Esse mercado é concentrado em empresas multinacionais que passaram por processos de fusões recentes na casa das dezenas de bilhões de dólares. São conglomerados transnacionais como a Bayer-Monsanto (EUA/Alemanha), ChemChina/Syngenta (China/Suíça), DowDuPont (EUA) e Basf (Alemanha).
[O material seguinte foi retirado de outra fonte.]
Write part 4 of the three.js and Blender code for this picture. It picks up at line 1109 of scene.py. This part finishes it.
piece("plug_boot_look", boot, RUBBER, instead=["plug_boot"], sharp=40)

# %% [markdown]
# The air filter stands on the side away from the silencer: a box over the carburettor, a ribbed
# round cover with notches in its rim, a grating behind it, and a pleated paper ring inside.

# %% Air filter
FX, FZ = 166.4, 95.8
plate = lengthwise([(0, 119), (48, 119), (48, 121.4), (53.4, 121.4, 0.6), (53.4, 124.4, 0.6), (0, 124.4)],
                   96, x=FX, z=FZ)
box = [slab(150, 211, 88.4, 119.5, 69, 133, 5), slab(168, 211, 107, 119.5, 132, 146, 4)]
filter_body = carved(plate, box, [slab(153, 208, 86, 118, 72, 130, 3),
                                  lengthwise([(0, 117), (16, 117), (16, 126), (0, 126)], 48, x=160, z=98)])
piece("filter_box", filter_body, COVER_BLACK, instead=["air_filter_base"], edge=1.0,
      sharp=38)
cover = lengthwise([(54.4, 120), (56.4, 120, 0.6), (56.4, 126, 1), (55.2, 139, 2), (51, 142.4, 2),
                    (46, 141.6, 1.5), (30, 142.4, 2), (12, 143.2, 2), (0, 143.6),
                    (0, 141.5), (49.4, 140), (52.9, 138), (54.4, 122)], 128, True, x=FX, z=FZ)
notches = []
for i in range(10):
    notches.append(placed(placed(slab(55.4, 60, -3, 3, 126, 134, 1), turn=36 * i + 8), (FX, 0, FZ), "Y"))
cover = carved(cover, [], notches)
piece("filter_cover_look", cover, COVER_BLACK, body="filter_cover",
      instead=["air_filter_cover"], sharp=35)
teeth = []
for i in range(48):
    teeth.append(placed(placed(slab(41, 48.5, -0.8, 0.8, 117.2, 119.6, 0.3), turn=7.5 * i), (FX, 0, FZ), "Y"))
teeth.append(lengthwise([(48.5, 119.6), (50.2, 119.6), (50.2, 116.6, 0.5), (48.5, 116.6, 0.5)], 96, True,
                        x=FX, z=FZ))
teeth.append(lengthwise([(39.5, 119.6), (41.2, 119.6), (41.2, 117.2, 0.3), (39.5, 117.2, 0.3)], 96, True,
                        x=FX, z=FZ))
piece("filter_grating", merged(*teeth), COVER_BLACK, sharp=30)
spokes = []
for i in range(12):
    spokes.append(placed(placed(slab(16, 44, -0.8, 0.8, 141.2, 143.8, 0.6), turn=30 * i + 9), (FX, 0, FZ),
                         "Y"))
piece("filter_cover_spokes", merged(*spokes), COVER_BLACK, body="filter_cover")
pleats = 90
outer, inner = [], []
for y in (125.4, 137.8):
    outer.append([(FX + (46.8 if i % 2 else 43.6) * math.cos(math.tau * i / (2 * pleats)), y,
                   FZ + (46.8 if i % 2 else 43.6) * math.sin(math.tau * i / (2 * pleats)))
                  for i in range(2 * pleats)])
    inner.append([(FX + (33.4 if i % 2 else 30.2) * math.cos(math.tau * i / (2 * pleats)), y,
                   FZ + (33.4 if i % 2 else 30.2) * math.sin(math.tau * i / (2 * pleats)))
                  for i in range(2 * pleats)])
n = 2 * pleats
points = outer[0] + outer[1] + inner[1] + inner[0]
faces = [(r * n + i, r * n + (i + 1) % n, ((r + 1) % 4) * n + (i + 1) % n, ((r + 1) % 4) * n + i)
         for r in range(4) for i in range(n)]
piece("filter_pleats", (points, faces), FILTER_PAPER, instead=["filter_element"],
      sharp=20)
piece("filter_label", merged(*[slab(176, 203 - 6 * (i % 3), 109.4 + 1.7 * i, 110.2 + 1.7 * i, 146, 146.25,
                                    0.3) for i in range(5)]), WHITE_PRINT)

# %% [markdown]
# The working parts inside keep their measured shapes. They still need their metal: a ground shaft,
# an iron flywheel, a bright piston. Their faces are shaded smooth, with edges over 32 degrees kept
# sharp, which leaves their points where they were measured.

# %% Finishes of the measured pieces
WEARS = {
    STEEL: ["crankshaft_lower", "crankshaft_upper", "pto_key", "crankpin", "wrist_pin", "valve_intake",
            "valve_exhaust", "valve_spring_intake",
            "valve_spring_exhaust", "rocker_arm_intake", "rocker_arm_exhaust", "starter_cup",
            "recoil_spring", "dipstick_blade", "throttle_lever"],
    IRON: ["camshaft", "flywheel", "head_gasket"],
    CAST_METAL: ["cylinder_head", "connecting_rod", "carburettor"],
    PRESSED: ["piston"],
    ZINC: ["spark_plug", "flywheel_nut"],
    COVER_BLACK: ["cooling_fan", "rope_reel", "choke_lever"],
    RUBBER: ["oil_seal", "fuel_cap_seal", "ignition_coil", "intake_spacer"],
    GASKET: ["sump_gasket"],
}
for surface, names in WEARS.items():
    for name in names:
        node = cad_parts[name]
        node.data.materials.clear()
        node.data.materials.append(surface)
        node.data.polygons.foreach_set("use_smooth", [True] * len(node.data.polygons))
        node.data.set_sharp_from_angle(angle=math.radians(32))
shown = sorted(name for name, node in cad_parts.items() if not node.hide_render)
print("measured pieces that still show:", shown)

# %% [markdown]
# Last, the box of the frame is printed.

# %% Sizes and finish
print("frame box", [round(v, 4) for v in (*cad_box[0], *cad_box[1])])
Na prática, são essas empresas, também, as responsáveis por oferecer assistência aos produtores rurais. No Brasil, o sistema público de assistência técnica rural é insuficiente, não alcançando nem 50% dos agricultores familiares, segundo a Associação Brasileira das Entidades de Assistência Técnica e Extensão Rural. Por isso, muitas vezes os pequenos produtores ficam “reféns” dessas grandes empresas produtoras de agrotóxicos que oferecem “ajuda” em troca do uso de seus produtos.
Sem acesso a orientação quanto ao uso correto dos agrotóxicos eles também não têm acesso a alternativas mais sustentáveis. Muitos agricultores também só têm acesso a determinados financiamentos se comprovarem o uso de agrotóxicos, relacionados a garantia de produtividade.
O modelo de produção já foi questionado pelo TCU. Em um relatório, o tribunal afirmou que é preciso impedir “a imposição aos trabalhadores agrícolas da adoção do modelo de produção convencional (obtenção de crédito rural condicionada ao uso de agrotóxicos), sem assistência técnica adequada e suficiente”.
Os produtores rurais também têm incentivos na forma de crédito para atuarem com agrotóxicos. Dados extraídos da Matriz do Crédito Rural do Banco Central mostram o favorecimento serial para o agronegócio em contrapartida à agricultura familiar. De janeiro de 2013 (primeiro ano disponível) a janeiro de 2018, o valor pago em diversas fontes de financiamento nas modalidades “aquisição de insumos para fornecimento aos cooperados” e “aquisição de insumos em geral” somam mais de R$ 21 bilhões. Foram R$ 14,6 bilhões para contratos de custeio (que cobrem despesas normais dos ciclos produtivos) e R$ 6,6 bilhões na modalidade “correção intensiva do solo”.
É nessa última modalidade que estão presentes os valores para compra de todo tipo de agrotóxicos, fertilizantes e demais “defensivos” agrícolas. A falta de transparência em agregar vários itens em termos genéricos mostra a pouca disposição em revelar quem recebe o quê.
E esse cenário não dá sinais de que será revertido, apesar de uma recomendação do TCU de que o imposto sobre agrotóxicos passe a levar em conta o risco à saúde humana e ao meio ambiente. Basta lembrar que, caso resolva seguir nossa sugestão, Guedes terá de encarar o peso da bancada ruralista liderada pela sua colega de ministério, a deputada Tereza Cristina, do DEM-MS, conhecida como a “Musa do Veneno”, agora a frente também da pasta da Agricultura.